# Dataset content:
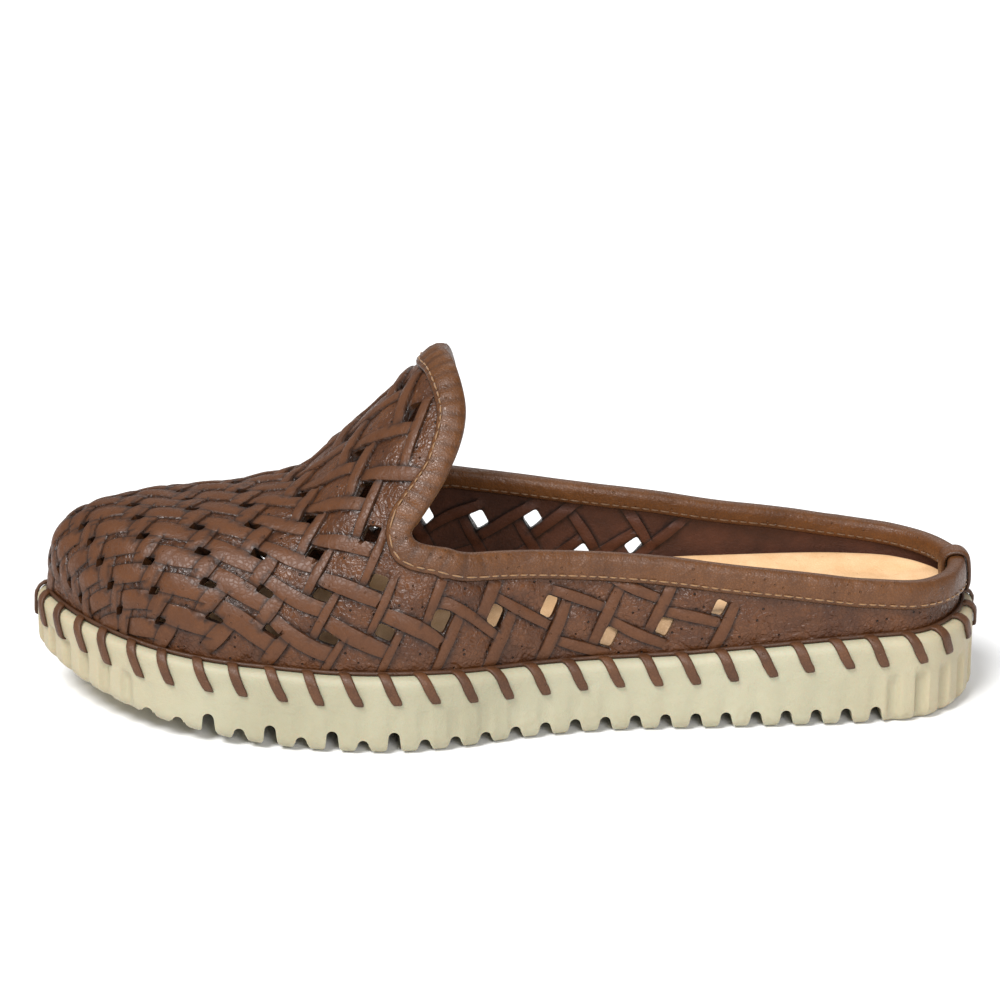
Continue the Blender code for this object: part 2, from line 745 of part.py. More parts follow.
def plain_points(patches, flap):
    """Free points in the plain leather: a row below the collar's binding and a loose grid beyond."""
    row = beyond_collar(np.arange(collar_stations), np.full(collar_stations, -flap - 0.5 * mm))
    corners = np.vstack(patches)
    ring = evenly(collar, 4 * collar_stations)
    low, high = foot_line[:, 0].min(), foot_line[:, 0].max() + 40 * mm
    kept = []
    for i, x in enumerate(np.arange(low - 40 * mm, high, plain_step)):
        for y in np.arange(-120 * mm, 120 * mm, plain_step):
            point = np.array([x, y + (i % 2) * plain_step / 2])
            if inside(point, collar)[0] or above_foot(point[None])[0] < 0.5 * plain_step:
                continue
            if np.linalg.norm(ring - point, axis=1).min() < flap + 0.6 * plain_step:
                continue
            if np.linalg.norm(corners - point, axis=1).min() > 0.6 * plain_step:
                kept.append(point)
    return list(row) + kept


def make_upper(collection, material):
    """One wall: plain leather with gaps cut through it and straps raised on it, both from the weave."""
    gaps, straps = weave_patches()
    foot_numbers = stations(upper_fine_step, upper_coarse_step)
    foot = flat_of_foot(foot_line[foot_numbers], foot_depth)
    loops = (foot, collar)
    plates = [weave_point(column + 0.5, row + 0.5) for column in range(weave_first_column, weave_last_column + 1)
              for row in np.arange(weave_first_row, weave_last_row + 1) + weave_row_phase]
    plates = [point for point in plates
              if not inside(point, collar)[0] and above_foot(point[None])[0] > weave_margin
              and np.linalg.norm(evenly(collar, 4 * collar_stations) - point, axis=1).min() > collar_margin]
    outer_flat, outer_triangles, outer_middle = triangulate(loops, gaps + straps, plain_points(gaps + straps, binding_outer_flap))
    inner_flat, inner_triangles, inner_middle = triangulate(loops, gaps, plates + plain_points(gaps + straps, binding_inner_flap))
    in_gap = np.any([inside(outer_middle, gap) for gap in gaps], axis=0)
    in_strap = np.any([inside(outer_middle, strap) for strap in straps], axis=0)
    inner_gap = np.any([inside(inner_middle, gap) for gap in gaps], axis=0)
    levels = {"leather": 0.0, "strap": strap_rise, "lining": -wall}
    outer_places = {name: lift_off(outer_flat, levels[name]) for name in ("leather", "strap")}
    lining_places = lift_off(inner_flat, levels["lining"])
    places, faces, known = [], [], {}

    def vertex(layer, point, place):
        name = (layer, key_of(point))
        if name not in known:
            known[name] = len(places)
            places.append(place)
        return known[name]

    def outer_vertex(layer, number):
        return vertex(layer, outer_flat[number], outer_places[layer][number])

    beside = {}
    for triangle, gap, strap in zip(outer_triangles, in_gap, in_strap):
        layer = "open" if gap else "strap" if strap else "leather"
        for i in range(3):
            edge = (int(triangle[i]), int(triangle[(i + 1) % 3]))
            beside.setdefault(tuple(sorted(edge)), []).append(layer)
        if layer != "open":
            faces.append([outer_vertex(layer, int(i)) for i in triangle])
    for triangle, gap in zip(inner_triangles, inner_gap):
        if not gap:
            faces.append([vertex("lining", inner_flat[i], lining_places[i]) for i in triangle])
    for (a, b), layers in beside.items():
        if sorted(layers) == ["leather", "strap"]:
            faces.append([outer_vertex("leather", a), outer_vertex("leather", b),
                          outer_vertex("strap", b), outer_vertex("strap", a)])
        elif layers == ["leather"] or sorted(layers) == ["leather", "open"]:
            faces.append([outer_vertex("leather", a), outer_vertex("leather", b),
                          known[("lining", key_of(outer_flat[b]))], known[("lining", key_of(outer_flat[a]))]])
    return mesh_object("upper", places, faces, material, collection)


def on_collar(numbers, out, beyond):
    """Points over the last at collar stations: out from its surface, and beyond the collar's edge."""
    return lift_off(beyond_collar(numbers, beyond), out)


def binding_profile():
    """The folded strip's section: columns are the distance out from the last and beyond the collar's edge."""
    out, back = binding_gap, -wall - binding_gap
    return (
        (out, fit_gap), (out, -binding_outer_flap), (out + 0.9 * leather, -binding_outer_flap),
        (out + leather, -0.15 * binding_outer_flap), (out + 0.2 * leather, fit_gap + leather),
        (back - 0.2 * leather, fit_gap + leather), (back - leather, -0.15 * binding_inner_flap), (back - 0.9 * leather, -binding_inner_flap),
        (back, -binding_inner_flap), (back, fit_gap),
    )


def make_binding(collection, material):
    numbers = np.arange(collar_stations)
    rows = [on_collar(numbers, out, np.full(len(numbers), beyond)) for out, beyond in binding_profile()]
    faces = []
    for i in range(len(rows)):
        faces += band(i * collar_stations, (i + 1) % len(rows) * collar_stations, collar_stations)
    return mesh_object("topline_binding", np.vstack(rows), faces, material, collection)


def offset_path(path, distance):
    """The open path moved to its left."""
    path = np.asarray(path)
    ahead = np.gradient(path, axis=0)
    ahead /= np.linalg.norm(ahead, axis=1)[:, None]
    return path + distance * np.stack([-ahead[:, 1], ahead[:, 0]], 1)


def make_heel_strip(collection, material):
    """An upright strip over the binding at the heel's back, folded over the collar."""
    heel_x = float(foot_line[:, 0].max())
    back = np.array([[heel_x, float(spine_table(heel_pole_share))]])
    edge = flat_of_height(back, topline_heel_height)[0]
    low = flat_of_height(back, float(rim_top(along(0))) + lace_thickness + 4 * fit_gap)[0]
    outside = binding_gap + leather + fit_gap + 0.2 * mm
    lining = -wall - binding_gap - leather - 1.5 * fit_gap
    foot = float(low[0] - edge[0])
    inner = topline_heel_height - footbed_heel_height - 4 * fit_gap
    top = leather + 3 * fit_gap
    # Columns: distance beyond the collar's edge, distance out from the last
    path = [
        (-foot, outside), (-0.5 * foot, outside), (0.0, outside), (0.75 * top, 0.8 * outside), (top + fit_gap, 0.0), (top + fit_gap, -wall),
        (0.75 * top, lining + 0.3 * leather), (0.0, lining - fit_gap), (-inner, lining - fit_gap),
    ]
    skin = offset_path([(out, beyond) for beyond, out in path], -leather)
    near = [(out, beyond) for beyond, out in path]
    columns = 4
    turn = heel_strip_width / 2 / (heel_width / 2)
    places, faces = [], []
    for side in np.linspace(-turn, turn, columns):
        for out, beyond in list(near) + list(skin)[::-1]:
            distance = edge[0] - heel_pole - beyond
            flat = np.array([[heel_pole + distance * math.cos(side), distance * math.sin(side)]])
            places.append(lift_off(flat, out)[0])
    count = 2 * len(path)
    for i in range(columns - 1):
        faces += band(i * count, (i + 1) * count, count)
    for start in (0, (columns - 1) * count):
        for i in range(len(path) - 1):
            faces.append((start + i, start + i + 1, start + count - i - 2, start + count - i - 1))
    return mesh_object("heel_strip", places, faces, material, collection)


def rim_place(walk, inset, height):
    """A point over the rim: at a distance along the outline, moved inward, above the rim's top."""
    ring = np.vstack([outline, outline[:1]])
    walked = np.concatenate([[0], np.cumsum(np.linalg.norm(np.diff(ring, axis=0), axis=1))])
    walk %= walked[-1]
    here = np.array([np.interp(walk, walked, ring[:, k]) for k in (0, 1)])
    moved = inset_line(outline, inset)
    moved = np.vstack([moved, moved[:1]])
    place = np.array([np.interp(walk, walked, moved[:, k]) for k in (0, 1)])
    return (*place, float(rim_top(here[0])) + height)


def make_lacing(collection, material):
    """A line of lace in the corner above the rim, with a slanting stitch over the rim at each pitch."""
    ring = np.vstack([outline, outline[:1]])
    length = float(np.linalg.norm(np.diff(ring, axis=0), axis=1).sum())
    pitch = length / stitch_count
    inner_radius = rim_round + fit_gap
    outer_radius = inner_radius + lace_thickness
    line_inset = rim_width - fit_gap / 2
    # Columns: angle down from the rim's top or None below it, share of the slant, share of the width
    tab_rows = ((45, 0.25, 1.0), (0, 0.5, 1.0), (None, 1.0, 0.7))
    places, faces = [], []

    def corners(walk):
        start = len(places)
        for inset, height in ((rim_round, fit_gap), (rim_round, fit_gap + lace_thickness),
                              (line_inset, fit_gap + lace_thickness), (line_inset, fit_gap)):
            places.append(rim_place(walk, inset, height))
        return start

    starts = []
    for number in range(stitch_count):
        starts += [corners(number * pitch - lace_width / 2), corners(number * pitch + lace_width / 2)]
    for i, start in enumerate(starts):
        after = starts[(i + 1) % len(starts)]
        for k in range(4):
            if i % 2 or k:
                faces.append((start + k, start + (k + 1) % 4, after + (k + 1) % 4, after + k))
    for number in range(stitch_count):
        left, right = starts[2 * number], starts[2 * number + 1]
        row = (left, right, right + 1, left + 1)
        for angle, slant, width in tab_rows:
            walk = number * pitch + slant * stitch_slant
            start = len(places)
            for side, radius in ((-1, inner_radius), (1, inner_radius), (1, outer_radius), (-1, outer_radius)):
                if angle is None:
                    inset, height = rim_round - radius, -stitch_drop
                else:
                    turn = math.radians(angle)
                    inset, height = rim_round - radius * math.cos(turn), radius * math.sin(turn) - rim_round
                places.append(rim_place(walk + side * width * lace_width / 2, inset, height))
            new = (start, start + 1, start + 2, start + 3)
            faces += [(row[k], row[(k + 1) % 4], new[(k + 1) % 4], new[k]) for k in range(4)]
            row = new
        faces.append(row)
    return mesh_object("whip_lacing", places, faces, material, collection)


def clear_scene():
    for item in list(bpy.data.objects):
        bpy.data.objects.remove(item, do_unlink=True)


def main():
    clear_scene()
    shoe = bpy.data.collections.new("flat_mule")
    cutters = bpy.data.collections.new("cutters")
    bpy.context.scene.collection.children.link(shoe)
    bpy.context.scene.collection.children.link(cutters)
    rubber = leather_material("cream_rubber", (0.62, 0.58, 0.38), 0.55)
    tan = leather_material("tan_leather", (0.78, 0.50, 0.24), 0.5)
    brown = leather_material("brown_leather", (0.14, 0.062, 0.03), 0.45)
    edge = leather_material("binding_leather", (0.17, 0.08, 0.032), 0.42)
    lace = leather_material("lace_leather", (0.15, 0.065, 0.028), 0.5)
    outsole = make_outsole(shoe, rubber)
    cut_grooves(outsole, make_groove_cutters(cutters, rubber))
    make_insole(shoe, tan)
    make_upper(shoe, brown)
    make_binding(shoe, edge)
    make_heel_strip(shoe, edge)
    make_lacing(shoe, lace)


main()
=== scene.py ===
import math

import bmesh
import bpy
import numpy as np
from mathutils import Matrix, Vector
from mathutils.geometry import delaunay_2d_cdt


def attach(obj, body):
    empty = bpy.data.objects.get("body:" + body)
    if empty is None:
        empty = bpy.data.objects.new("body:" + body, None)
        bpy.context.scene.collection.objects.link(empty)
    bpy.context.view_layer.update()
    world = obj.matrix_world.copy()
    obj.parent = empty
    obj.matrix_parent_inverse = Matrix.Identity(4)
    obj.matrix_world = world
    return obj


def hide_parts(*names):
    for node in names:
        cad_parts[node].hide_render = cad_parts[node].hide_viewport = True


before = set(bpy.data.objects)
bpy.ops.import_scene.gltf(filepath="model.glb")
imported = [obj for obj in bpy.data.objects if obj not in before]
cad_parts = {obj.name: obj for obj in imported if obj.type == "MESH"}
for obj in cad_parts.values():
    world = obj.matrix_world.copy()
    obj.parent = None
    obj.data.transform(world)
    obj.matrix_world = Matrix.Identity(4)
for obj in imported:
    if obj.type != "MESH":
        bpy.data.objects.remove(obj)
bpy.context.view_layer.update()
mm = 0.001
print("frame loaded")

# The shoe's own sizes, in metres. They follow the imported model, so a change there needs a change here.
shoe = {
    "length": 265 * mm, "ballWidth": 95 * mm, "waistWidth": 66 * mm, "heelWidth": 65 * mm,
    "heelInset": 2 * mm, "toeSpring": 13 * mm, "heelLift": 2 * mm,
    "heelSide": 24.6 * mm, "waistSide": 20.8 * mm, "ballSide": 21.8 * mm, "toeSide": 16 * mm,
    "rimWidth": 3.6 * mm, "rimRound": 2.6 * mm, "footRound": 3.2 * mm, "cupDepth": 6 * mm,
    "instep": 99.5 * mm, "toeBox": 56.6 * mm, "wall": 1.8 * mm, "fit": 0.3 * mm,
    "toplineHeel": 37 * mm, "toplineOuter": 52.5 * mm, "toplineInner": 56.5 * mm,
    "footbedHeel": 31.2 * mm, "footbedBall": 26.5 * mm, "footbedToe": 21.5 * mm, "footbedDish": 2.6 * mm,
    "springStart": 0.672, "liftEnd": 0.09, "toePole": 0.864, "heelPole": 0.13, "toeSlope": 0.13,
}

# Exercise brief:
Quote only the lines running from the line that holds "0.065, 0.028), 0.5)" to the line that holds "imported = [obj", both ends included.

# Solution for this task:
    lace = leather_material("lace_leather", (0.15, 0.065, 0.028), 0.5)
    outsole = make_outsole(shoe, rubber)
    cut_grooves(outsole, make_groove_cutters(cutters, rubber))
    make_insole(shoe, tan)
    make_upper(shoe, brown)
    make_binding(shoe, edge)
    make_heel_strip(shoe, edge)
    make_lacing(shoe, lace)


main()
=== scene.py ===
import math

import bmesh
import bpy
import numpy as np
from mathutils import Matrix, Vector
from mathutils.geometry import delaunay_2d_cdt


def attach(obj, body):
    empty = bpy.data.objects.get("body:" + body)
    if empty is None:
        empty = bpy.data.objects.new("body:" + body, None)
        bpy.context.scene.collection.objects.link(empty)
    bpy.context.view_layer.update()
    world = obj.matrix_world.copy()
    obj.parent = empty
    obj.matrix_parent_inverse = Matrix.Identity(4)
    obj.matrix_world = world
    return obj


def hide_parts(*names):
    for node in names:
        cad_parts[node].hide_render = cad_parts[node].hide_viewport = True


before = set(bpy.data.objects)
bpy.ops.import_scene.gltf(filepath="model.glb")
imported = [obj for obj in bpy.data.objects if obj not in before]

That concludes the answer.